I had heard, year after year of people I knew from school or other STEMettes attending GHC and had heard them say how amazing of an experience it was but I didn’t expect it to be quite as amazing as it was. First of all, being in a room with more that 25,000 other women who love technology… how often does that happen?! We heard stories of amazing women who had beat the odds, who had innovated and women who had changed the world and with every passing second, every thought that said I couldn’t be influential in technology was dispelled. I met women who came from the most diverse of backgrounds and suddenly it didn’t feel as impossible to get into tech with my mathematics degree(in progress) as I first thought.

One of the most inspiring people that we heard speak was Abie Student of Vision Award Winner, Jhillika Kumar. She is the founder of Mentra, a platform aiming to create a neurodiverse workforce and the thing that struck me most about her was the fact that she was the same age as me. Which by extension made me realise that I’m not too young to make a difference or have a voice that is heard which inspired me to further pursue public speaking and work on my projects to make an impact. When she started speaking, totally involuntarily, I said, that’ll be me one day. This was the first time I felt like I could really have some kind of an influence.

As a part of the conference, we also attended sessions and my two favourite were both related to public speaking. The first was about finding your inner tech talk and gave us practical steps to finding your technical topic and how to put together a talk. As a result of this session, I did my first ever solo talk at the Imperial College London Mathematics Undergraduate Colloquium to around 40 people about the how Group Theory and the Hydrogen atom are related and despite it being difficult, it was such a valuable experience that I received very positive feedback on and I probably wouldn’t have even attempted should I have not attended that session.

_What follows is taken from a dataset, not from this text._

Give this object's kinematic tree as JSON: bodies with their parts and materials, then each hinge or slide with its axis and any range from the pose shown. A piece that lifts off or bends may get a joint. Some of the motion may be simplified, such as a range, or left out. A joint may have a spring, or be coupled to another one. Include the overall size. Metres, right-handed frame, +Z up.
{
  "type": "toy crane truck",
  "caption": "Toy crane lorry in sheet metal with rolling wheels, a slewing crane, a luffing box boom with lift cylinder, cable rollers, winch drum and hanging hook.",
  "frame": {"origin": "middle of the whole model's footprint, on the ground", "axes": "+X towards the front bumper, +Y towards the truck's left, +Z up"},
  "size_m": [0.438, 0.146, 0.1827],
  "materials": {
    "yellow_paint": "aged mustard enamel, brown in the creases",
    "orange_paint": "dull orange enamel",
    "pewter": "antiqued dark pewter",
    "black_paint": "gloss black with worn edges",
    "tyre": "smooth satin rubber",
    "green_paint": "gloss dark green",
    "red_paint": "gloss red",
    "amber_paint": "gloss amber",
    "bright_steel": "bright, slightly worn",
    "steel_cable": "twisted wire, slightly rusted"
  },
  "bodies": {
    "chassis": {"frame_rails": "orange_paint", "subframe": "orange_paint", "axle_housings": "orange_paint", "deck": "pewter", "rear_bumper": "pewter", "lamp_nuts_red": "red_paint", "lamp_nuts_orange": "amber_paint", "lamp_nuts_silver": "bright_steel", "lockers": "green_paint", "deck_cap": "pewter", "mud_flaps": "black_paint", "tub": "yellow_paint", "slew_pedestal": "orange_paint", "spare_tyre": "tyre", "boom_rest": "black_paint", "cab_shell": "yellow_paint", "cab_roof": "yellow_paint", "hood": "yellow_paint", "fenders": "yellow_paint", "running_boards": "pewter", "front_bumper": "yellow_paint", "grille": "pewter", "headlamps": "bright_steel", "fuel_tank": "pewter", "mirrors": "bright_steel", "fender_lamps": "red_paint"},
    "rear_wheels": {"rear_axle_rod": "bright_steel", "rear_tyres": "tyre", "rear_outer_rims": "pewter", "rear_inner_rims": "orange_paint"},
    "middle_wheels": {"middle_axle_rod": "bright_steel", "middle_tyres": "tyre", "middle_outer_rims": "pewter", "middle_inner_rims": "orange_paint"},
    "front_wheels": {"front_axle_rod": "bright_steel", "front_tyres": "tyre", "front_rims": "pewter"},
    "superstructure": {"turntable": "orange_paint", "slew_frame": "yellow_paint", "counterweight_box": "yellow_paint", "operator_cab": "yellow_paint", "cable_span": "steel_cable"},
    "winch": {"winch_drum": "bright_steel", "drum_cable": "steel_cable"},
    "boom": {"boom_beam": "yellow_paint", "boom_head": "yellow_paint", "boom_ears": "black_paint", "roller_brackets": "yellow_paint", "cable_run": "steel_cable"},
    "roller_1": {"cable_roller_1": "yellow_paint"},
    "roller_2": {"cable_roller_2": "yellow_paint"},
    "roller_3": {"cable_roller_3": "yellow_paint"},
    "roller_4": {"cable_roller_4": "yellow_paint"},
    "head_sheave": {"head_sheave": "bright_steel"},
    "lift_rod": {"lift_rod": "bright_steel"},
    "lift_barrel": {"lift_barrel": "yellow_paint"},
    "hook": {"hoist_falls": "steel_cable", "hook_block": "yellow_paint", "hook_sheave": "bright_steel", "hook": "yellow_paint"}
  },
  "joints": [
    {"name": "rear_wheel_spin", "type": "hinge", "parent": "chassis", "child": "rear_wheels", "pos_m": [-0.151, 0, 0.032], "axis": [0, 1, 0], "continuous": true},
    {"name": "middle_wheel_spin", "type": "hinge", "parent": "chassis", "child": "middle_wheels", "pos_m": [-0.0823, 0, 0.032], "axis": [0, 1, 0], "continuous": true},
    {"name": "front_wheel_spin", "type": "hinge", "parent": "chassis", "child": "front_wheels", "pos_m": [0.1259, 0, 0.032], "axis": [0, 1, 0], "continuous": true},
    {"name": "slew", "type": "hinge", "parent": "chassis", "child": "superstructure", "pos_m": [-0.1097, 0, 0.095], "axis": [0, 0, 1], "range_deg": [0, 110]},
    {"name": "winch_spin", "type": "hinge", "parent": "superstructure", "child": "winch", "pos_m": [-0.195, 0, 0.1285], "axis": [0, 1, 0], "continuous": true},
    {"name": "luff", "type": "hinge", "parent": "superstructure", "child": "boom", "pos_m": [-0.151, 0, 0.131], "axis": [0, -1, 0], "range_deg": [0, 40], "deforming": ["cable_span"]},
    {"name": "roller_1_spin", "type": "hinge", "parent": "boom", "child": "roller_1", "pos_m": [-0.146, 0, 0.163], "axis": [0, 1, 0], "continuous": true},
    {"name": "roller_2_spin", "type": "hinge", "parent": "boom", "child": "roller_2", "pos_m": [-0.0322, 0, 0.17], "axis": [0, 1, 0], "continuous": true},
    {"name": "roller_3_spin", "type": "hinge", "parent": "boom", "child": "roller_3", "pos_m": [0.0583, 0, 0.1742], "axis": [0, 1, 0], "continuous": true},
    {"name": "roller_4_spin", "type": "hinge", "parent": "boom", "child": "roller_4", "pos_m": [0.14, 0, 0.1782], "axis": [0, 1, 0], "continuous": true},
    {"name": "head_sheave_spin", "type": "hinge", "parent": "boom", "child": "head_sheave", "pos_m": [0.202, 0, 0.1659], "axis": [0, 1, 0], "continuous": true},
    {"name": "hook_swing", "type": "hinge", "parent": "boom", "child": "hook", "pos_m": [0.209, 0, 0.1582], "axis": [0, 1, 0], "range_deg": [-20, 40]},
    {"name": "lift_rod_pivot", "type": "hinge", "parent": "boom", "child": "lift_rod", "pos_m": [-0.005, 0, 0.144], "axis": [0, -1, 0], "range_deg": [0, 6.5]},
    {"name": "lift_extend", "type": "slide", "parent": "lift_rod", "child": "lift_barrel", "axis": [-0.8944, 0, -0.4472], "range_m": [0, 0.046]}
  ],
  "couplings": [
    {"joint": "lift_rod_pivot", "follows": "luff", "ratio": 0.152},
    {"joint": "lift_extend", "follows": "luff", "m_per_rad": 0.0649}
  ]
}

The second session was about why students should do public speaking and more practical tips. This time the talk was more about general talks and the ideas that I learned, I then used on the evening of the day I did my first ever solo talk, doing my second, at the Women of the Future Reception at the Guildhall in front of around 200 people. And I had never received such positive feedback on any talk or panel I had ever done. My confidence shot through the roof.

So very soon after returning to the UK after the conference ended, it became very clear just how much I had learned at the conference and how much confidence I had gained.

First time picking up around 5kg of swag in 3 days

Yeah… That would be why I had such a large suitcase for such a short trip… I was told to anticipate a lot of swag but I did not expect nearly as much as there was. But if you think I picked up a lot, go ask Hadiyah how much she got! (Hint: It was a lot!)

First time being in a room with people who ‘look like me’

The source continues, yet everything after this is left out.